● Task details: Your task is to restate the data word for word.

** Start **

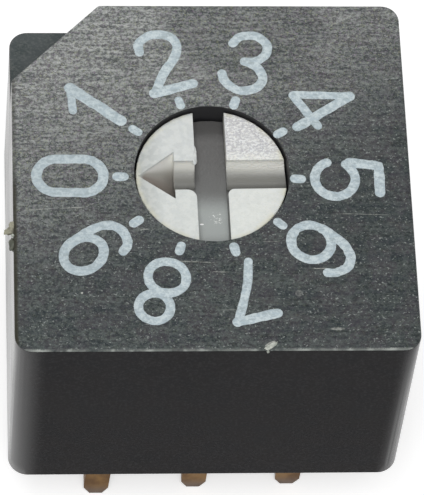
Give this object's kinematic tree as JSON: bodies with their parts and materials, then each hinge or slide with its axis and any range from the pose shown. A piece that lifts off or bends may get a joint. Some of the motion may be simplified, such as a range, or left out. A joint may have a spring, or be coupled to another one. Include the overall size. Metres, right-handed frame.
{
  "type": "rotary dip switch",
  "caption": "Miniature rotary coding switch for circuit boards: square sealed housing with a numbered dial, a screwdriver-slotted arrow rotor, binary coded contacts and two rows of pins.",
  "frame": {"origin": "centre of the seat plane under the feet, where the switch stands on its board, on the rotor's axis", "axes": "+Z out of the dial along the rotor's axis, -Y towards the front row of pins, -X towards digit 0, where the arrow rests"},
  "size_m": [0.0102, 0.0102, 0.01],
  "materials": {
    "housing_plastic": "black moulded thermoplastic with fine streaky grain on the dial face",
    "base_plastic": "black moulded thermoplastic",
    "potting_resin": "dark glossy epoxy",
    "rotor_plastic": "off-white moulded thermoplastic, dirt in the grooves",
    "dial_print": "pale printed digits and ticks",
    "terminal_metal": "tarnished bronze with greyer solder-dipped tips",
    "spring_steel": "rolled stainless strip",
    "wiper_bronze": "rolled phosphor bronze strip",
    "disc_gold": "gold flash over copper alloy",
    "seal_rubber": "black nitrile rubber"
  },
  "bodies": {
    "housing": {"housing": "housing_plastic", "base": "base_plastic", "potting_seal": "potting_resin", "detent_spring_left": "spring_steel", "detent_spring_right": "spring_steel", "terminal_1": "terminal_metal", "terminal_2": "terminal_metal", "terminal_4": "terminal_metal", "terminal_8": "terminal_metal", "terminal_c_front": "terminal_metal", "terminal_c_back": "terminal_metal", "wiper_1": "wiper_bronze", "wiper_2": "wiper_bronze", "wiper_4": "wiper_bronze", "wiper_8": "wiper_bronze", "wiper_c_front": "wiper_bronze", "wiper_c_back": "wiper_bronze"},
    "rotor": {"rotor": "rotor_plastic", "code_disc": "disc_gold", "rotor_seal": "seal_rubber"}
  },
  "joints": [
    {"name": "rotor_turn", "type": "hinge", "parent": "housing", "child": "rotor", "pos_m": [0, 0, 0.0055], "axis": [0, 0, 1], "continuous": true, "deforming": ["detent_spring_left", "detent_spring_right"]}
  ]
}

** End **

● Response:
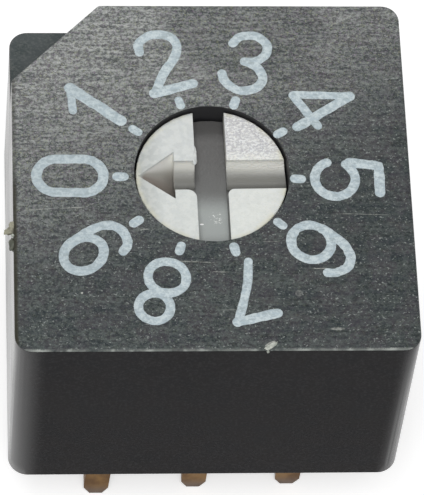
Give this object's kinematic tree as JSON: bodies with their parts and materials, then each hinge or slide with its axis and any range from the pose shown. A piece that lifts off or bends may get a joint. Some of the motion may be simplified, such as a range, or left out. A joint may have a spring, or be coupled to another one. Include the overall size. Metres, right-handed frame.
{
  "type": "rotary dip switch",
  "caption": "Miniature rotary coding switch for circuit boards: square sealed housing with a numbered dial, a screwdriver-slotted arrow rotor, binary coded contacts and two rows of pins.",
  "frame": {"origin": "centre of the seat plane under the feet, where the switch stands on its board, on the rotor's axis", "axes": "+Z out of the dial along the rotor's axis, -Y towards the front row of pins, -X towards digit 0, where the arrow rests"},
  "size_m": [0.0102, 0.0102, 0.01],
  "materials": {
    "housing_plastic": "black moulded thermoplastic with fine streaky grain on the dial face",
    "base_plastic": "black moulded thermoplastic",
    "potting_resin": "dark glossy epoxy",
    "rotor_plastic": "off-white moulded thermoplastic, dirt in the grooves",
    "dial_print": "pale printed digits and ticks",
    "terminal_metal": "tarnished bronze with greyer solder-dipped tips",
    "spring_steel": "rolled stainless strip",
    "wiper_bronze": "rolled phosphor bronze strip",
    "disc_gold": "gold flash over copper alloy",
    "seal_rubber": "black nitrile rubber"
  },
  "bodies": {
    "housing": {"housing": "housing_plastic", "base": "base_plastic", "potting_seal": "potting_resin", "detent_spring_left": "spring_steel", "detent_spring_right": "spring_steel", "terminal_1": "terminal_metal", "terminal_2": "terminal_metal", "terminal_4": "terminal_metal", "terminal_8": "terminal_metal", "terminal_c_front": "terminal_metal", "terminal_c_back": "terminal_metal", "wiper_1": "wiper_bronze", "wiper_2": "wiper_bronze", "wiper_4": "wiper_bronze", "wiper_8": "wiper_bronze", "wiper_c_front": "wiper_bronze", "wiper_c_back": "wiper_bronze"},
    "rotor": {"rotor": "rotor_plastic", "code_disc": "disc_gold", "rotor_seal": "seal_rubber"}
  },
  "joints": [
    {"name": "rotor_turn", "type": "hinge", "parent": "housing", "child": "rotor", "pos_m": [0, 0, 0.0055], "axis": [0, 0, 1], "continuous": true, "deforming": ["detent_spring_left", "detent_spring_right"]}
  ]
}